Suddenly, terror enters their home in the form of a couple they’ve known for many years. The couple announce that they will be moving in permanently, and, as Albee might be saying, let the games begin.
“The family is being tested,” Freed explains. “They are morally tested at this point. Each character goes through this moral struggle, asking themselves questions about their obligations to friends, to family, to society. ‘What choices do I have to make?’
“Albee brings out the fact that this particular family seems to waste their opportunities. That’s the bigger picture Albee is looking at, that people do have choices in the world. And what they do is they settle. They go into a paralysis. They don’t change. They don’t risk. They’re afraid to throw the balance off.”
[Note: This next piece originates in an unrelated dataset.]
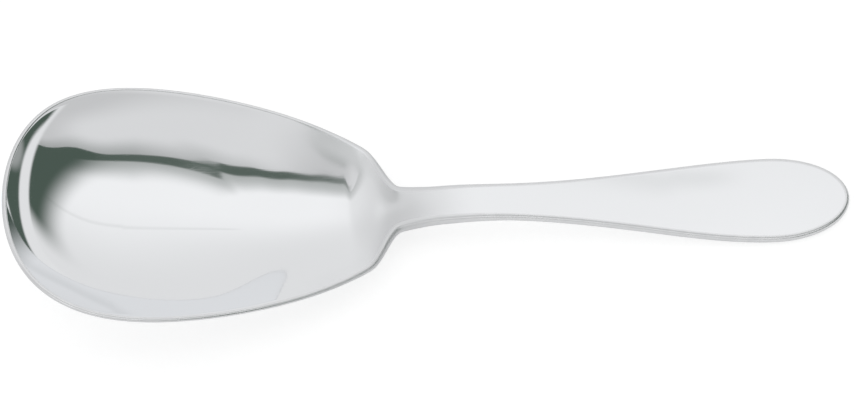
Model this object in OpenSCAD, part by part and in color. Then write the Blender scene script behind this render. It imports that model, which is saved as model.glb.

Freed says that Albee’s message will always be as pertinent as it was when the play opened 31 years ago, that we should take risks and that we do have obligations and responsibilities to other people. She agrees with the playwright that we have to be actively engaged and make decisions.
When ART announced “A Delicate Balance” as part of its season, Freed thought she might audition for a role. She was last seen at ART in the production of Arthur Miller’s “Death of a Salesman,” as Willy Loman’s wife, Linda.
Freed says she was a little taken aback when artistic director Pat Terry brought her the script and suggested that Freed direct it. Her reaction was, “Oh my God, what a challenge. I thought, fine, I’m going to bite my teeth down on this one and see what happens.”
What happened for Freed was a kind of journey of discovery. She says she found it a beautifully structured play but a very difficult one.
“Also,” she says, “its beauty is in the rhythm of the play. It really does sing.”
* When: Previews at 8 tonight and Friday. The regular run opens Saturday and continues through March 9.
* Where: Alternative Repertory Theatre, 1636 S. Grand Ave., Santa Ana.
* Whereabouts: Exit the Costa Mesa (55) Freeway at Edinger Avenue and go west, turning left onto Grand Avenue. The theater will be on the right.
* Wherewithal: $12 (previews); $16-$18 (regular run).